I do appreciate the math models and remember the solution is
often limited by the assumptions made.
I have looked at the standing- sitting method and am satisfied that the amplitude grows ( assuming a finite starting energy)since every time the guy stands he adds energy to the system, and there is no easy way to remove it (eg sitting down)
If you carry that out for the kid pumping, even without raising his CM, then there is a valid case that the energy of pumping (1/2Iw^2),will eventually manifest itself into increasing the energy of the system, and thus increase the amplitude.
So I believe that you don't need the math to understand this phenomenon.
I now firmly believe that any method of increasing the energy of the system,standing or thrashing will increase the velocity at the 0 position and thus increase the amplitude.

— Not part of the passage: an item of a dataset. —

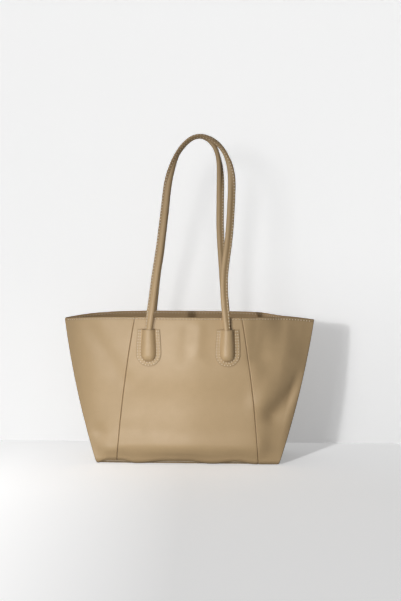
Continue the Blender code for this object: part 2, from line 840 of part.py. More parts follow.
def snap_stud(side):
    top = STUD_THICKNESS + STUD_KNOB_HEIGHT
    stem = -(FACING + CLEARANCE)
    outline = [
        (0, top), (STUD_KNOB / 2, top), (STUD_KNOB / 2, STUD_THICKNESS),
        (STUD_DIAMETER / 2, STUD_THICKNESS), (STUD_DIAMETER / 2, 0),
        (STEM_DIAMETER / 2, 0), (STEM_DIAMETER / 2, stem), (0, stem),
    ]
    return turned_piece("snap_stud", outline, side, BRASS)


def snap_washer(side):
    """The plate behind the facing that holds a snap half."""
    high = -(FACING + 2 * CLEARANCE)
    low = high - STAY
    radius = WASHER_DIAMETER / 2
    outline = [(0, high), (radius, high), (radius, low), (0, low)]
    return turned_piece(f"{side_name(side)}_snap_washer", outline, side, BRASS)


def snap_hole(side, facing):
    """Opens the facing for the snap's stem."""
    radius = STEM_DIAMETER / 2 + CLEARANCE
    outline = [(0, FACING), (radius, FACING), (radius, -2 * FACING), (0, -2 * FACING)]
    name = f"{side_name(side)}_snap_hole"
    cutter = turned_piece(name, outline, side, BRASS, CUTTERS)
    cutter.hide_render = True
    cutter.display_type = "WIRE"
    cut = facing.modifiers.new("snap hole", "BOOLEAN")
    cut.operation = "DIFFERENCE"
    cut.object = cutter


def leather_gussets():
    edge = LEATHER + 2 * CLEARANCE
    foot = roll_rise_at(LEATHER + 2 * CLEARANCE, edge)
    for side, name in ((FRONT, "left_gusset"), (BACK, "right_gusset")):
        gusset(name, side, 0, edge, foot, 0, LEATHER, SMOOTH_LEATHER)


def lining_gussets():
    edge = LINER_INSET + LINING + CLEARANCE
    foot = roll_rise_at(LINING_FOOT, edge)
    drop = FACING_HEIGHT + CLEARANCE
    for side, name in ((FRONT, "left_lining"), (BACK, "right_lining")):
        gusset(name, side, LINER_INSET, edge, foot, drop, LINING, LINING_CLOTH)


def build():
    profile = strap_profile()
    for side in (FRONT, BACK):
        centre_panel(side)
        wall_lining(side)
        rim_tape(side)
        snap_hole(side, rim_facing(side))
        snap_washer(side)
        for hand in (-1, 1):
            side_panel(side, hand)
            handle_tab(side, hand)
            tab_patch(side, hand)
        handle(side, profile)
    leather_gussets()
    lining_gussets()
    base_panel()
    base_board()
    base_lining()
    snap_socket(FRONT)
    snap_stud(BACK)


build()
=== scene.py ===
"""Looks of a slouchy leather tote with two long shoulder handles.

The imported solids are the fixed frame. Each layer of the bag's wall is laid from one surface,
so leather, facing, stay web and lining stay in order when the leather swells or buckles.
Lengths are in metres, the front faces -Y and +Z is up.
"""

import logging
import math
from collections.abc import Callable, Sequence
from dataclasses import dataclass, field
from enum import Enum
from typing import Any

import bmesh
import bpy
import numpy as np
from mathutils import Matrix, Vector


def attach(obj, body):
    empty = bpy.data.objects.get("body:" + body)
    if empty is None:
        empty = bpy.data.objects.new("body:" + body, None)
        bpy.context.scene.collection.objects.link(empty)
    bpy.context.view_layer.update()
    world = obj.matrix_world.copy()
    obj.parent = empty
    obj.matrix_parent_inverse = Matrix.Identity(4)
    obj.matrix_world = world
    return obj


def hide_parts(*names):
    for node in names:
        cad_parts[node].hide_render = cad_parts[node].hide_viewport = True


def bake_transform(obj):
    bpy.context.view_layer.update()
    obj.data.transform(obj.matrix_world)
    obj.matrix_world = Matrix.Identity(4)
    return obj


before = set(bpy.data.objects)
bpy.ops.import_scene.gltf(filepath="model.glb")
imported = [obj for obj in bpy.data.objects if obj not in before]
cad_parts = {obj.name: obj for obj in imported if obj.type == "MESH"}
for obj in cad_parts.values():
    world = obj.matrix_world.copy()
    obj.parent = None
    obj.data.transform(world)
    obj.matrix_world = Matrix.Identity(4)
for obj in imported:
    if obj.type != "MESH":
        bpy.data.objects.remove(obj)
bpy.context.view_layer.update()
LOG = logging.getLogger("slouchy_bag")

Array = np.ndarray
Place = Callable[[Array, Array], tuple[Array, Array]]
Colour = tuple[float, float, float]

QUARTER_TURN = math.pi / 2
HALF_TURN = Matrix.Rotation(math.pi, 4, "Z")
WELD = 2e-5  # points closer than this are one
GUSSET_TURN_STEPS = 4  # columns on a gusset's turned edge
WHITE = (1.0, 1.0, 1.0, 1.0)


class Side(Enum):
    """The front of the bag, or the back, which is the front turned half a turn."""

    FRONT = 1
    BACK = -1

    @property
    def word(self) -> str:
        """The side's name as it stands in piece names."""
        return self.name.lower()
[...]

Absent friction it will runaway.

Prove this wrong.



*
 
Prove this wrong.

You need to focus on change of momentum, not change of energy.

You can jump up and down all you like, if your centre of mass is exactly below the pivot point (which it will be if you start from rest) and the rope is vertical, you won't move anywhere. You will just convert a lot of chemical energy into potential energy, and then into kinetic energy, and then into heat.

Starting from rest you need to displace the rope horizontally at some point, and you can do that by pushing another part of the rope in the opposite direction. Once there is even a small deviation from the vertical you have a source of a horizontal reaction, and can start to move your centre of mass in the horizontal direction.